JGLS therefore worked hard to build up a faculty from top international universities and already launched the first issue of its annual JGLS Law Review.

This is a partial explanation for the 500+ applications the school received for only 140-odd places on its five-year LLB course, despite the institution's untested nature, its high price and relying on a bespoke admission test separate from the CLAT (Common Law Admission Test).

JGLS professors receive around three to four times the remuneration of professors at national law schools, says Kumar. "We just don't believe that concept of supreme sacrifice which people can make to be in academia."

However, students pay for the privilege – the five-year course is Rs 5 lakhs ($10,500) per year, coming to an effective cost of Rs 6 lakhs ($12,500), according to Kumar. The three-year course costs even more, at up to around Rs 7 lakhs ($14,500) per annum all in.

This is around three times more than the most expensive national law schools, even leaving NUJS (National University of Juridicial Sciences) far behind, which is currently facing a battle with students over hiking its fees by up to 100 per cent to Rs 1.8 lakhs per annum.

However, JGLS receives no government funding and relies entirely on fees and investors. Nevertheless, break-even from just the tuition fees income is budgeted to happen in three years' time.

Is JGLS elitist as an exclusive preserve for the rich?
Kumar says: "Nowadays people have recognised that good education costs money and you have to invest in it." Law graduates' salaries have increased hugely, he explains, and at US law schools, whose standards of education JGLS hopes to match, the tuition fees can be ten times as high.

While he concedes that the fees could still price some students out of the programme, he says that JGLS has negotiated preferable terms with banks for student loans and the fees are guaranteed to be fixed for the duration of the course for each student.

JGLS also currently offers five scholarship schemes, although only one of these is currently means tested. Kumar hopes to attract law firms to sponsor a great number of endowments for students in future.

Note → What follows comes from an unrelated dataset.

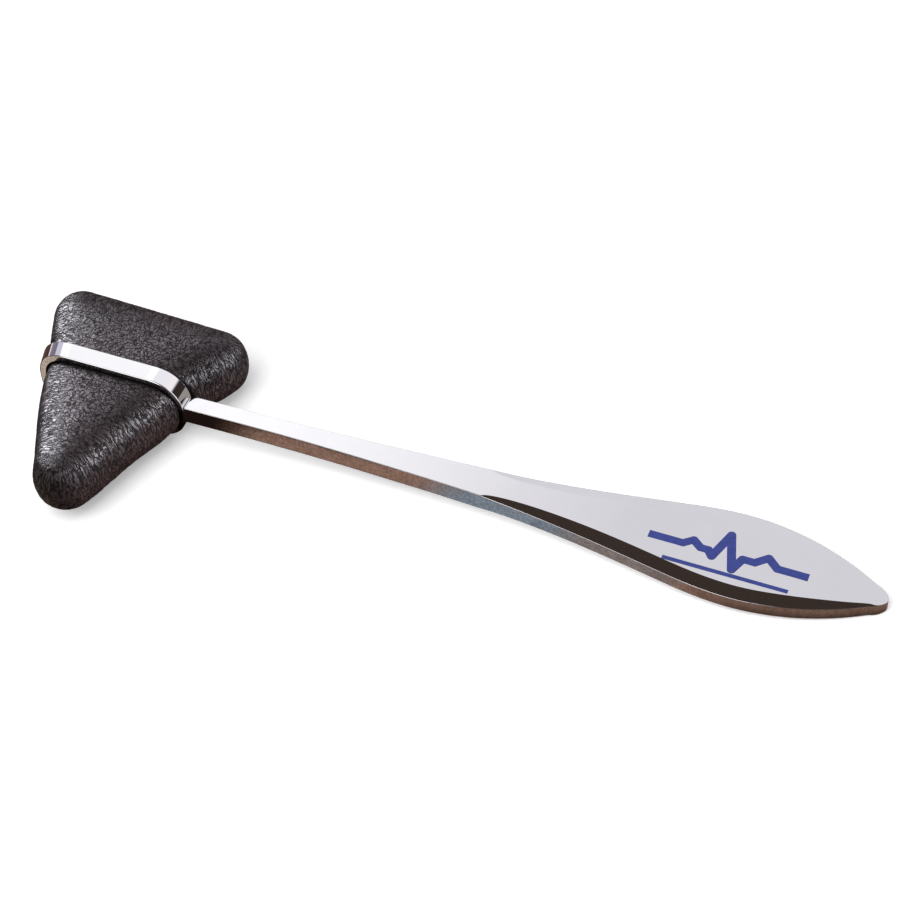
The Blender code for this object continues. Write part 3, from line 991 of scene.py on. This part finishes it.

A number of law firms have currently signed memoranda of understandings (MOU) with the law school, pledging cooperation and support.

A concern will be that large Indian firms will simply treat JGLS as their latest recruitment ground, depriving the Indian bar and academia of the best of its talent – which is one of the main bones of contention between the Bar Council of India and law firms.

Despite the word 'global' featuring prominently in the law school's name, international law firms could inflict even more damage on the Indian market as a whole by snapping up JGLS graduates for even larger pay packets.

Kumar makes it clear that he would be pleased if a large number of his future graduates were to do grassroots work, bolstered the voluntary sector or flowed back into academia.

"I believe we are letting 1,000 flowers bloom out there," he enthuses, "and when it comes to people's ideas they might themselves be persuaded to do something else other than corporate law."

However, evidencing a trait that has no doubt been useful in building a law school from scratch in record time, he remains ever the realist. Ultimately he wants his graduates to decide themselves what they want to do, he says, adding: "It is naturally a tendency for human beings to move where the money is."

If that holds true, Jindal could prove to be very popular indeed.